GIVEN PROBLEM: Return exactly and only these lines: the first of the listing through the one containing "and rubbed edges.".

(Modeling code records)

/---

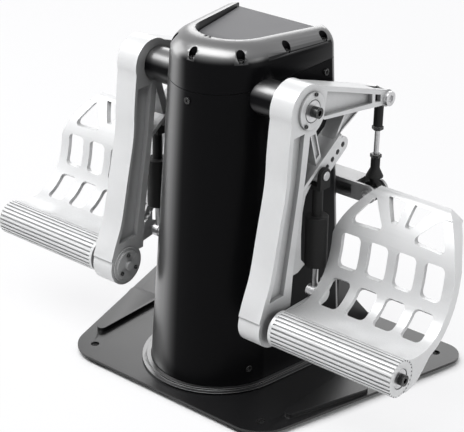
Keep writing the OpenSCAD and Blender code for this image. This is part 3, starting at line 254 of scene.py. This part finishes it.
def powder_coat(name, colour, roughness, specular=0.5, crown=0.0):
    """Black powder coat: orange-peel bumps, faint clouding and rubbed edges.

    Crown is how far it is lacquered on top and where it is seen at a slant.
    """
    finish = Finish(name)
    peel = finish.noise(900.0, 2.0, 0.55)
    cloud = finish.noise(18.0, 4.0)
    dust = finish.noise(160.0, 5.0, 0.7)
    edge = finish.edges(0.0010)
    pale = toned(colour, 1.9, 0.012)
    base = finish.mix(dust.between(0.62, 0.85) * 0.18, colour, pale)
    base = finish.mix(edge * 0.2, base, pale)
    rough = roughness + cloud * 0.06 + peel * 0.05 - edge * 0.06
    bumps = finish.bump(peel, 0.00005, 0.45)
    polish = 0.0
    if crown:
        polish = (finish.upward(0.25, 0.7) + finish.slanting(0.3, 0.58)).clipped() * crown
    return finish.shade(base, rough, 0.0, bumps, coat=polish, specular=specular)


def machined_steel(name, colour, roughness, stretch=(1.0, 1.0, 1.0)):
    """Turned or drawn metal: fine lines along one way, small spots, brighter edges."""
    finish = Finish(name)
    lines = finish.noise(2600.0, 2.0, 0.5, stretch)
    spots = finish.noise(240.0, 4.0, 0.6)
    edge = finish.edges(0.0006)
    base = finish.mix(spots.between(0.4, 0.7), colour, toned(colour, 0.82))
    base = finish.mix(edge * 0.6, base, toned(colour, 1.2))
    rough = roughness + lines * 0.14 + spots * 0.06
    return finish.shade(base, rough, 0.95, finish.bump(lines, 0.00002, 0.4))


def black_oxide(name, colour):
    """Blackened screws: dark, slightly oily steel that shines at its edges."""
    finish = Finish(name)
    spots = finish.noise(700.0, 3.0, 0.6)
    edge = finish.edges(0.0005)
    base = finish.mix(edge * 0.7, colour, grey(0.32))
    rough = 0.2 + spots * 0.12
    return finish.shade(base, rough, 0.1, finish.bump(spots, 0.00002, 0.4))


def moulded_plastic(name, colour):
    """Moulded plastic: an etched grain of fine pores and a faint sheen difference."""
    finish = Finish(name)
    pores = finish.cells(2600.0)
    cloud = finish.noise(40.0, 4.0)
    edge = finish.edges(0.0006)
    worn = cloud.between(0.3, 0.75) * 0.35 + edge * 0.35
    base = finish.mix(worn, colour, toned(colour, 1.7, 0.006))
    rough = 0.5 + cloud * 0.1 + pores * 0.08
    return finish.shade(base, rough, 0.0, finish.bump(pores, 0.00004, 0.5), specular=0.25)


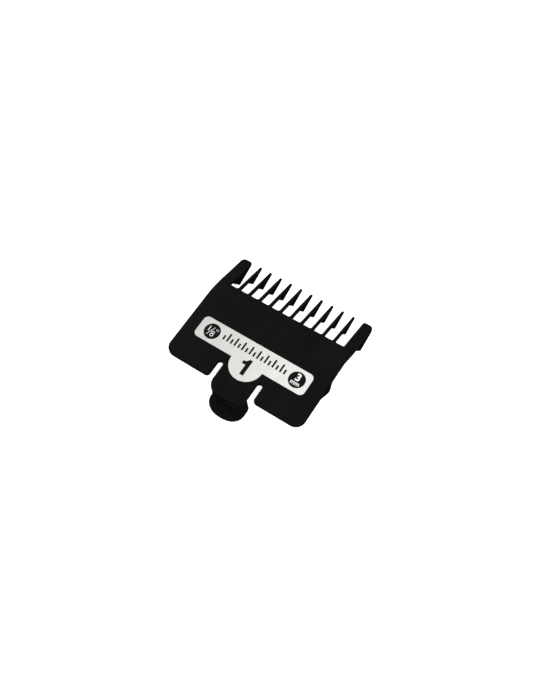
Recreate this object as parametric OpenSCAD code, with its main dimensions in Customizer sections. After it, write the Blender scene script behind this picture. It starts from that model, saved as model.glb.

\---

THE COMPLETED TASK:
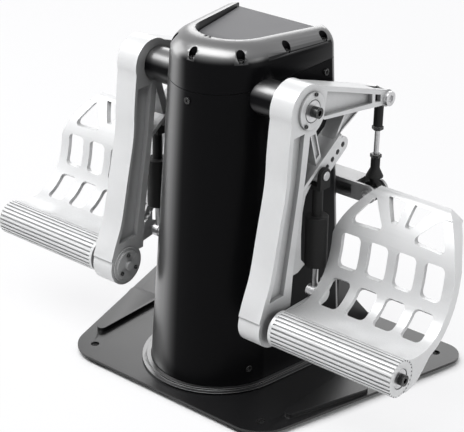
Keep writing the OpenSCAD and Blender code for this image. This is part 3, starting at line 254 of scene.py. This part finishes it.
def powder_coat(name, colour, roughness, specular=0.5, crown=0.0):
    """Black powder coat: orange-peel bumps, faint clouding and rubbed edges.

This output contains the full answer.